All six of the oil majors have at least some green energy projects in the works. For five of the six, these efforts are just window dressing and marketing. For Shell, it is a material real money commitment to a greener (and more profitable) future. Traditionally, in the oil production game it is understood a company needs at least 10 years of reserves to sustain its market share. Shell has been letting reserves wind down and is now at about 8.5 years of reserves and still declining. This is not a matter of drilling dry holes. Management has committed to reducing capital expenditures on new exploration. The upstream oil and gas business is being left to dwindle away for strategic reasons. In 2018 new production consumed 51% of Shell’s capex. By 2025 it will only be 41%.

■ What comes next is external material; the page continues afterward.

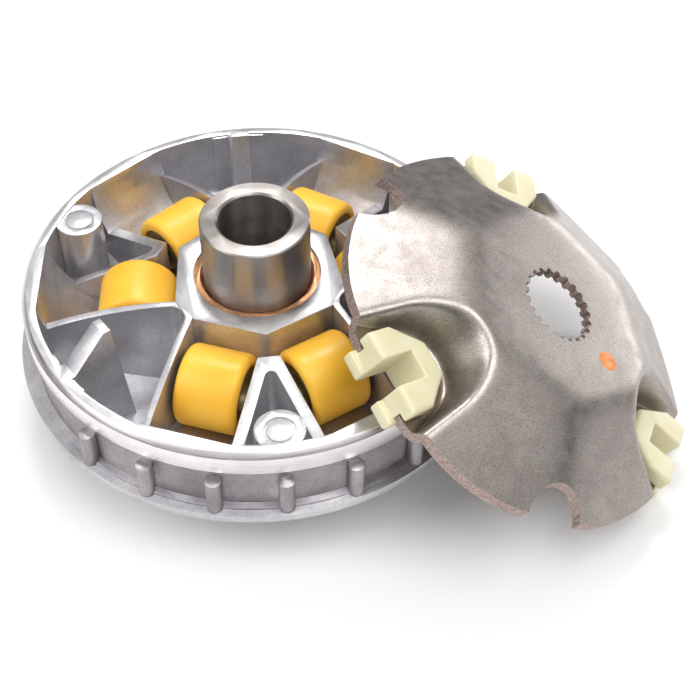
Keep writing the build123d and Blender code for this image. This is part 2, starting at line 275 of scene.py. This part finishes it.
def weight_brass():
    s = Shader("weight_brass")
    base = s.steps(s.grain(1.5), (0.3, (0.36, 0.27, 0.12)), (0.7, (0.58, 0.45, 0.22)))
    s.set(Base_Color=base, Metallic=1.0, Roughness=s.steps(s.grain(0.5), (0.3, 0.35), (0.7, 0.5)))
    s.relief((s.grain(0.2, detail=3), 0.015))
    return s.mat


def slide_nylon():
    """Cream nylon with a waxy, slightly see-through body and moulding haze."""
    s = Shader("slide_nylon")
    base = s.steps(s.grain(3.5, detail=3), (0.3, (0.70, 0.655, 0.41)), (0.6, (0.76, 0.72, 0.50)),
                   (0.8, (0.82, 0.79, 0.61)))
    s.set(Base_Color=base, Roughness=s.steps(s.grain(0.8, seed=3), (0.3, 0.34), (0.7, 0.5)),
          Subsurface_Weight=0.2, Subsurface_Scale=0.002, Subsurface_Radius=(1.0, 0.85, 0.35))
    s.relief((s.grain(0.35, detail=3, seed=5), 0.012), (s.grain(2.2, seed=8), 0.04))
    return s.mat


def plate_steel():
    """Stamped steel face: brown-grey, finely speckled, with sooty patches.

    The channel floors are darker and browner, and a thin painted highlight runs round the edge of each of
    them."""
    s = Shader("plate_steel")
    cloud = s.grain(9, detail=4, rough=0.6, seed=5)
    speck = s.grain(0.15, detail=3, rough=0.7)
    base = s.steps(cloud, (0.32, (0.36, 0.32, 0.30)), (0.5, (0.41, 0.37, 0.345)), (0.72, (0.46, 0.42, 0.395)))
    base = s.mix(0.75, base, s.steps(speck, (0.36, 0.5), (0.5, 0.95), (0.64, 1.15)), "MULTIPLY")
    soot = s.steps(s.grain(5, detail=5, rough=0.7, seed=21), (0.62, 0.0), (0.8, 0.4))
    base = s.mix(soot, base, (0.12, 0.105, 0.105))
    axis = plate_matrix().to_3x3().col[2].normalized()
    height = s.vmath("DOT_PRODUCT", s.vmath("SUBTRACT", s.place, PLATE_PLACE), axis)
    above_floor = s.math("ADD", s.math("SUBTRACT", height, CHANNEL_Z), FLOOR_FADE)
    # The channel floors are made darker and browner here, chosen by height above the floor.
    darker_floor = s.steps(above_floor, (0.62, 0.8), (0.72, 0.0))
    base = s.mix(darker_floor, base, (0.20, 0.155, 0.095))
    # Painted highlight: a thin pale line along the edge of each channel floor, where the valley rounds up
    # into the wall.
    painted_highlight_line = s.steps(above_floor, (0.66, 0.0), (0.76, 0.6), (0.92, 0.6), (1.0, 0.0))
    base = s.mix(painted_highlight_line, base, (0.62, 0.57, 0.47))
    s.set(Base_Color=base, Metallic=0.92,
          Roughness=s.steps(s.grain(1.4, detail=4, seed=9), (0.3, 0.28), (0.7, 0.42)))
    s.relief((speck, 0.012), (s.grain(7, detail=2, seed=3), 0.1))
    return s.mat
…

That is a substantial pile of money. Some of it will be returned to shareholders (and that is a huge part of why this is an attractive investment.) But at the same time, some will be directed towards transitioning Shell into a greener company. It won’t be a full Solar company any time soon. Instead it will focus on the broader chemical space that transforms napthenes and paraffins into useful chemicals rather than burning hydrocarbons for fuel. It will also begin to build out a solar electric generation business. The resulting company will have a radically smaller carbon footprint and better economics.

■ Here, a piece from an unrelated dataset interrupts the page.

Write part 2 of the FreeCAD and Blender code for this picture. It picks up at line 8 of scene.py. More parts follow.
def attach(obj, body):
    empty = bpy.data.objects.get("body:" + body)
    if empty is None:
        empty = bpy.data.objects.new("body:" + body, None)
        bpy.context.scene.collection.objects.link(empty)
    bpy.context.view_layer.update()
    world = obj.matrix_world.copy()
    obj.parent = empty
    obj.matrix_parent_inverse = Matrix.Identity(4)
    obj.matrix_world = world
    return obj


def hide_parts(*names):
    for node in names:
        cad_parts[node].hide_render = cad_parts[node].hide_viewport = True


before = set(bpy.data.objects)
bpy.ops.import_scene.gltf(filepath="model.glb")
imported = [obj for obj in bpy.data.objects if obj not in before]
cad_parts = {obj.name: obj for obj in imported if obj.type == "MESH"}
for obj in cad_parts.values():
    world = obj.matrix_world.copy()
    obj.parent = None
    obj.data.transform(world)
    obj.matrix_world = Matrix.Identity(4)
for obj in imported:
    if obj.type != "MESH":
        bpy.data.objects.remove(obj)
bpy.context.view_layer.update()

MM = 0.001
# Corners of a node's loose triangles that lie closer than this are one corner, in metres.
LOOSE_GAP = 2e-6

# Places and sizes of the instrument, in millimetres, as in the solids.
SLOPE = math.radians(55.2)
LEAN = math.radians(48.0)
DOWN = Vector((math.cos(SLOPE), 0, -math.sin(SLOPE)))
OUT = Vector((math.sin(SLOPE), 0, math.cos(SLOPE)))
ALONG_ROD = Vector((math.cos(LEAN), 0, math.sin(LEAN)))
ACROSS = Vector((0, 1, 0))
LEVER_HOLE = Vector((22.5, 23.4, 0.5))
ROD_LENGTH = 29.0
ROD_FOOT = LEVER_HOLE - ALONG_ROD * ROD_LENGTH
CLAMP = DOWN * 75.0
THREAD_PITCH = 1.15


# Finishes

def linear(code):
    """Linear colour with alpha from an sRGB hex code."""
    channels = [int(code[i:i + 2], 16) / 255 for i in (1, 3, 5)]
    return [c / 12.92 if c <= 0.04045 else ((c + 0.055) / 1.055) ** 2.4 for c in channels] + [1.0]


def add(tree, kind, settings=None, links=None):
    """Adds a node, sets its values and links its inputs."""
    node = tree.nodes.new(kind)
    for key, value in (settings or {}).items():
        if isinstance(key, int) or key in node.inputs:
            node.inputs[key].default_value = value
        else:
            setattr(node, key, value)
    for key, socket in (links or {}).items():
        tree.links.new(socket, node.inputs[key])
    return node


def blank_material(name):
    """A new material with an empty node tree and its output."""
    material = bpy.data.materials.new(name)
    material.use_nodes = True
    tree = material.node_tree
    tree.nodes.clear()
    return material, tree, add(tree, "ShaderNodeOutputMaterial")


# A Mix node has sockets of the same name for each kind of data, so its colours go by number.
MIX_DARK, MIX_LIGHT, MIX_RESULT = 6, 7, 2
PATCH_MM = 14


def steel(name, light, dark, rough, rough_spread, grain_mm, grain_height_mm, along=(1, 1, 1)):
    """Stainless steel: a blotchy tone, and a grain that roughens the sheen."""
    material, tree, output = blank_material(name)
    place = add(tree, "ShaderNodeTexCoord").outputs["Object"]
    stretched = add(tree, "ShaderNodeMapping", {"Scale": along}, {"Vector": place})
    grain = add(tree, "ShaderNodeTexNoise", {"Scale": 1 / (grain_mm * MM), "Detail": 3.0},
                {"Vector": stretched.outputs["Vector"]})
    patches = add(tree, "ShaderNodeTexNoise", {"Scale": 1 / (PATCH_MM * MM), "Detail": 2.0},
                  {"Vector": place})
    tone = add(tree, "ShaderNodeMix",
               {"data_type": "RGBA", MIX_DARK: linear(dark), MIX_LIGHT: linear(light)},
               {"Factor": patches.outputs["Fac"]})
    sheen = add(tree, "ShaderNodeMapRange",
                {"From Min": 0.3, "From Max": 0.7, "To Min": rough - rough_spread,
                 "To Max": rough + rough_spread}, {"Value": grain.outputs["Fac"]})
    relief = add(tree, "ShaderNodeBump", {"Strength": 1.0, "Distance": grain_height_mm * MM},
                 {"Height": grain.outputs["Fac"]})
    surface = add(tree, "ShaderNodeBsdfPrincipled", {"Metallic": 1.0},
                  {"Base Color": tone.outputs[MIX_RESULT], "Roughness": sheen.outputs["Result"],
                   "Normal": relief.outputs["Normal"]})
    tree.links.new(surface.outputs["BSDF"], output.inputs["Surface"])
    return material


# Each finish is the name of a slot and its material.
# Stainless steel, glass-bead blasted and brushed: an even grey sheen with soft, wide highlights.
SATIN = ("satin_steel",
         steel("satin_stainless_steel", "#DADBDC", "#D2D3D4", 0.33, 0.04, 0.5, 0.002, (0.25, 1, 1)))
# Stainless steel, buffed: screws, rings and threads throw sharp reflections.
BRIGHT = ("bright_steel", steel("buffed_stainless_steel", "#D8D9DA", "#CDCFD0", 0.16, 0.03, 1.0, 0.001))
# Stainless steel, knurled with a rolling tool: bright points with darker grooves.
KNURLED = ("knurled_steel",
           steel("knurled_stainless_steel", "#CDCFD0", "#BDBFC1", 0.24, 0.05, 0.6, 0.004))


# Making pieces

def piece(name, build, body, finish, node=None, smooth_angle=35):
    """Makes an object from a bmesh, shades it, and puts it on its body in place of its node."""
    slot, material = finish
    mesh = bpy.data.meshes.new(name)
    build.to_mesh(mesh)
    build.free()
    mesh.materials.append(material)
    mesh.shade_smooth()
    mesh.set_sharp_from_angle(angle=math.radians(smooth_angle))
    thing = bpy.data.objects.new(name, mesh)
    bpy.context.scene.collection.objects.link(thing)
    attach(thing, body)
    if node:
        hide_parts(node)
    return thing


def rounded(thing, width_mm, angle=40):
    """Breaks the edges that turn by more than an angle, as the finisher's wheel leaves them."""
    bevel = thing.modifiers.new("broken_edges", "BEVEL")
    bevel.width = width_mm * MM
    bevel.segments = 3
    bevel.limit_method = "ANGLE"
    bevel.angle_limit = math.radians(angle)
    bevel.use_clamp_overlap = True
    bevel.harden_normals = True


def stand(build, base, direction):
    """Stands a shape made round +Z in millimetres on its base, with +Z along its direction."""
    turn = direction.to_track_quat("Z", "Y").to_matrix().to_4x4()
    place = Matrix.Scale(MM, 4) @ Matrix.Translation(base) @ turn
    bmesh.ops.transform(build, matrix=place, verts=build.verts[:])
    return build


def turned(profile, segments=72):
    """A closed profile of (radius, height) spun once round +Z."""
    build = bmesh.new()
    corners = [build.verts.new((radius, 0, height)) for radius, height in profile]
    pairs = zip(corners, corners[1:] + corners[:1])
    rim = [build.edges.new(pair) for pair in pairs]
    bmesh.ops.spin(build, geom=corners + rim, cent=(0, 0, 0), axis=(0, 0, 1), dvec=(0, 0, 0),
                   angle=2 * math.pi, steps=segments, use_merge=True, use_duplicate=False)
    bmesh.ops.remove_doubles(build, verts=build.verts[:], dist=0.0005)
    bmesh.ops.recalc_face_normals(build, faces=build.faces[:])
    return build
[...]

Let’s look at numbers. In the most recent reporting year, Shell had $382 Billion in revenue. It earned 49 Billion in cash from operations. It put 23 Billion back into the business leaving 26 Billion in Free Cash Flow (FCF). FCF can be thought of as “owner earnings”. It is what the company can use to buy other companies, pay dividends, pay down debt, or buy back stock. Consensus estimates are that Shell will produce 23 Billion of FCF in 2019 and 26 Billion in 2020. For oil drilling, the economics might look like this: The company produces oil for 30 dollars and sells it for 60. But the oil is now gone forever and must be replaced so there is new exploration costs of about 16 dollars. Your net profit is then a slim 14 dollars a barrel. Shell is going to reduce that 16 dollar spend to boost profits and power alternative investment.

Shell is forecasting $65 Billion in annual cash flow and 30 Billion in capex for the foreseeable future, leaving 35 Billion in FCF. That is an approximate 35% growth in FCF available to be returned to owners. At the same time, the company will begin spending about 2.5 Billion per year in new utility scale solar generation projects. What’s better, is the company has committed to returning 125 Billion to shareholders over the next 5 years. With a market cap of 230 Billion, Shell will be return about half its value to shareholders!

Shell currently returns 15.5 Billion per year in dividends. That number will probably stay about the same with the rest coming as share buybacks. The math is compelling. Shell is going to return about 30 Billion per year via buybacks. With the current market cap at about 230 Billion, you can expect your stake to grow by more than 12.5% per year. And that is without any bonuses Shell picks up in renewable tax credits, carbon trading profits, or improving fundamentals driven by becoming less exposed to oil and gas commodity pricing. The competition is plowing its cash back into an oil industry that simply does not exist in the future. As this becomes evident to the market, I expect Shell to soar. I also expect that a rising share price will prompt management to accelerate its plan to defund its exploration activities and double down on greener initiatives. This is how the world goes from spending a few hundred million on renewables a year to 20 to the 30 billion a year we need for a meaningful transition. Purists will decry that Shell will remain a net carbon polluter for decades but I think management deserves praise for being forward looking and changing from being the problem to part of the solution. All without wrecking the global economy by removing essential chemicals, plastics, lubricants, paints, varnishes, and more from the market.

ACTION TO TAKE: Buy RDS-B up to 65 dollars a share.

Shares as of this writing trade for 59.57 and yield an impressive 6.4% annually. This yield is slated to grow as the company keeps its payout steady but reduces share count (dividends per share must then grow!) Plan to hold your shares for the long term. Advanced traders can write covered calls on each 100 shares they own, targeting an expiry of about 8 weeks and annualized (bonus) return of 1.5%.